📄
Abstract - Gender Bias in LLM Hiring Decisions: Evidence from a Japanese Context and Evaluation of Mitigation Strategies
Large language models (LLMs) are increasingly deployed in hiring workflows, yet most research on gender bias in LLM hiring decisions has focused on English-language, Western-format resumes. This study examines whether pro-female gender bias extends to a Japanese corporate context and evaluates two practical mitigation strategies. Using a counterfactual resume design with 60 Japanese rirekisho-format resumes, 12 name pairs selected on linguistically grounded gender-signal criteria, and five state-of-the-art LLMs (Claude Sonnet 4.6, GPT-4o, DeepSeek-V3, Gemini 2.5 Flash, Llama 3.3 70B), we conducted 43,200 API calls across baseline, prompt instruction, and privacy filter conditions. A crossed random-effects linear mixed model confirms a significant pro-female bias across all five models, replicating Western findings in a non-Western context. A prompt-level gender-neutrality instruction produces no meaningful reduction in bias. A name-reliance analysis formally identifies the candidate name as the primary gender channel: removing the name from the prompt reduces the female effect by nearly its full magnitude.

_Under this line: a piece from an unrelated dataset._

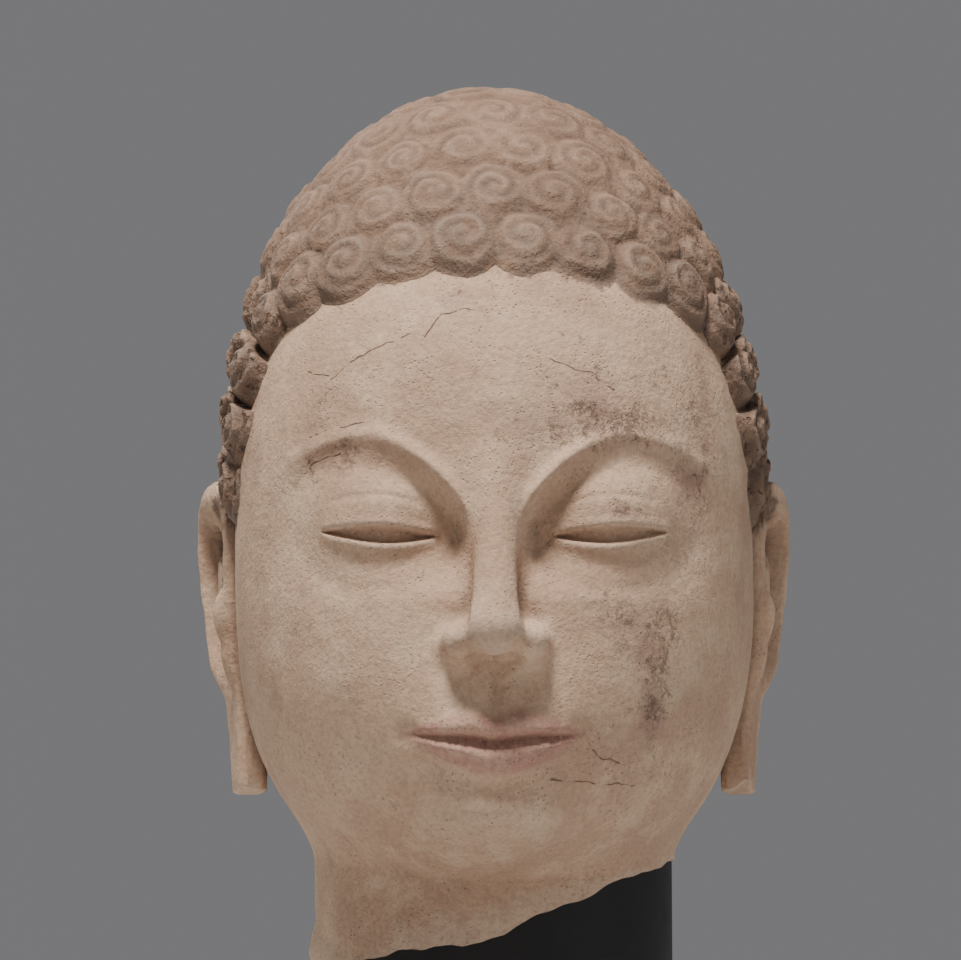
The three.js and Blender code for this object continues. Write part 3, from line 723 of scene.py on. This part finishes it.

An unexpected incompatibility between the privacy filter and GPT-4o's content safety filter, resulting in a 42% refusal rate, highlights a practical deployment challenge for name anonymization in LLM-assisted recruitment pipelines.
大型语言模型招聘决策中的性别偏见:日本语境下的证据与缓解策略评估 /
Gender Bias in LLM Hiring Decisions: Evidence from a Japanese Context and Evaluation of Mitigation Strategies
1️⃣ 一句话总结
本研究发现,在日本的招聘场景中,五个主流的大型语言模型(如GPT-4o、Claude等)均存在明显的偏向女性的性别偏见,而简单的指令调整无法消除这种偏见,但去除候选人姓名能几乎完全消除该效应,同时实际部署中还需注意隐私过滤与模型安全机制的兼容性问题。